JavaScript .style.display？

Question

I want to get display attribute from an HTML element. When I write inline CSS, it works, but if I use a class it doesn't.

This works:

<p id="p1" style="display:none;">This is some text.</p>​
<script>alert(document.getElementById("p1").style.display);</script>

http://jsfiddle.net/bwzAN/2/

This does not work:

<style>.deneme{ display: none; }​</style>
<p id="p1" class="deneme">This is some text.</p>​
<script>alert(document.getElementById("p1").style.display);</script>

http://jsfiddle.net/bwzAN/7/

Why? Is it possible to make the second case behave like the first?
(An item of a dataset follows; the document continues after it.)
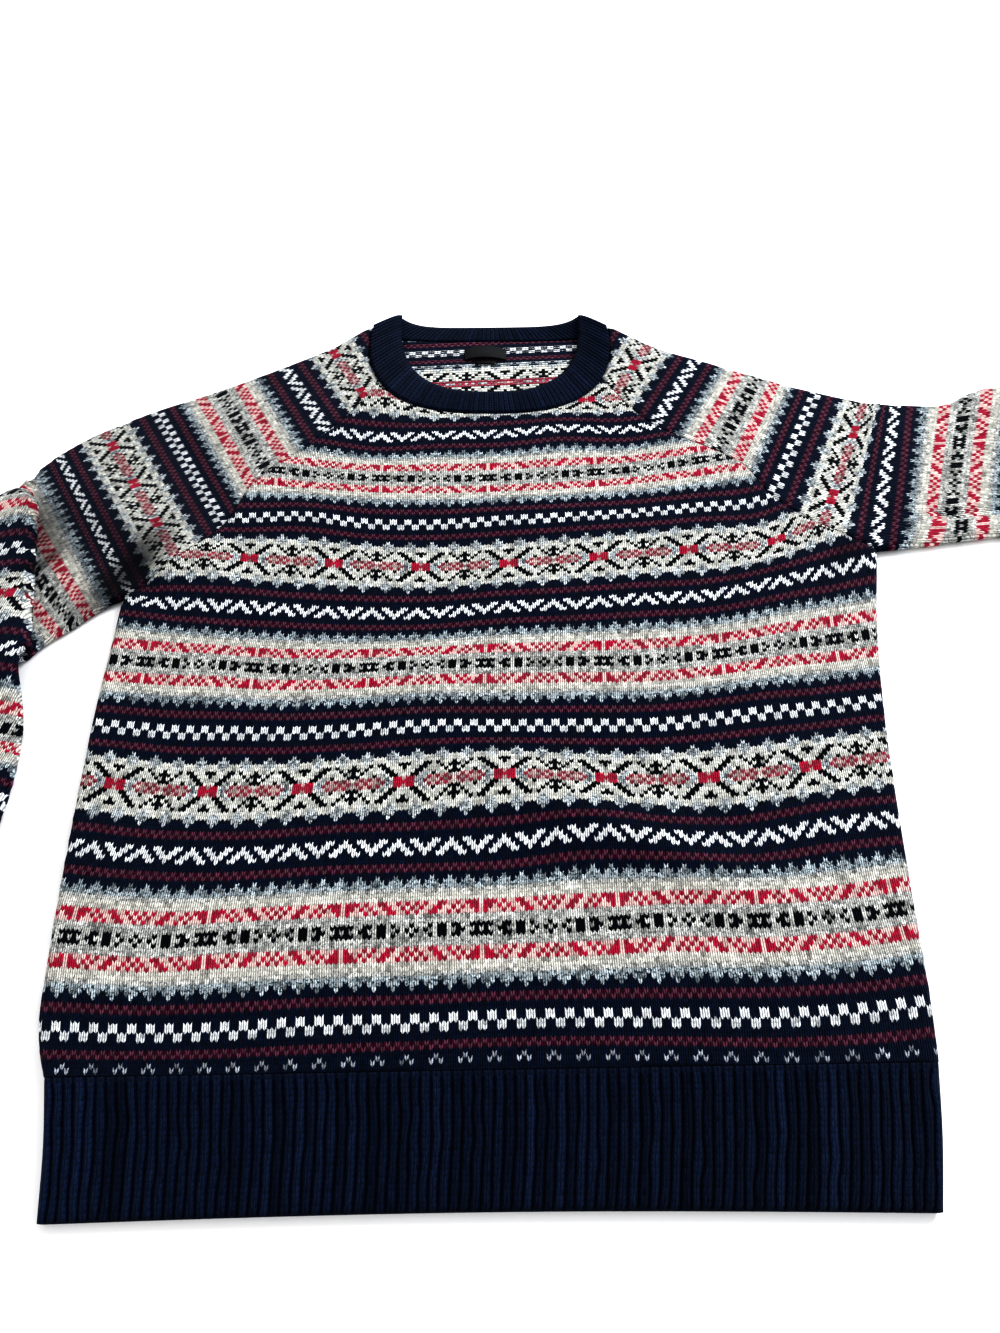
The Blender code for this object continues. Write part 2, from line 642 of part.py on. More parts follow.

How can I fix it?

Answer 1

Try it with getComputedStyle() - DEMO

$(document).ready(function(){
    var elem = document.getElementById("p1");
    var st   = window.getComputedStyle(elem, null).getPropertyValue("display");

    alert( st );
});

Answer 2

Take a look at getComputedStyle()/getPropertyValue(). The property .style.display will only return the inline style property as you already mentioned.

var yourDisplay = window.getComputedStyle(document.getElementById('yourID'), null).getPropertyValue('display');

Answer 3

You need to get the "Computed Style" (ie the 'End Result') rather than your setup.

I've created a JSFiddle (A fork of your non-working original) to help you: http://jsfiddle.net/Jamesking56/qTKYK/2/